Mountain pass in South Africa

Prince Alfred's Pass is reputed to be South Africa’s longest publicly accessible mountain pass (68Km). The pass is named after Queen Victoria’s fourth child, Prince Alfred, who was the first member of the British Royal family to visit South Africa in 1860. The pass connected the Klein Karoo interior and towns like Uniondale and the extended valley of Langkloof, with the coastal town of Knysna. The pass was constructed by Bain and 270 convict labourer’s between 1861 and 1867. This spectacular road is considered one of Thomas Bain’s greatest engineering achievements and can be found on route R399.

==De Vlugt==
De Vlugt is the hamlet on the pass, that Thomas Bain and his family stayed in while he supervised construction.
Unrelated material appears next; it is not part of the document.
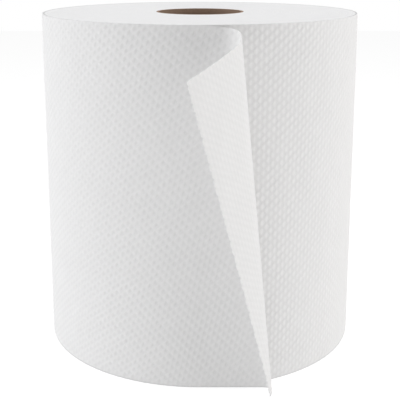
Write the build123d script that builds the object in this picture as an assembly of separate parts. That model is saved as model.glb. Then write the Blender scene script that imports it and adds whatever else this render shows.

The village originated as a construction camp for the 270 convicts who built the pass. Today, a small community lets the cottage that he built in 1862, has converted a shop, built in 1860, then converted to doctors rooms and now is self-catering accommodation. Just outside the village are another set of notable tracks, those of English naturalist William Burchell, who collected 63 000 specimens in his custom built wagon, when he visited the country, in 1811.

==Cycle Route==
The pass is the central feature of a 100km solo mountain bike race, which starts in Uniondale and ends in Knysna.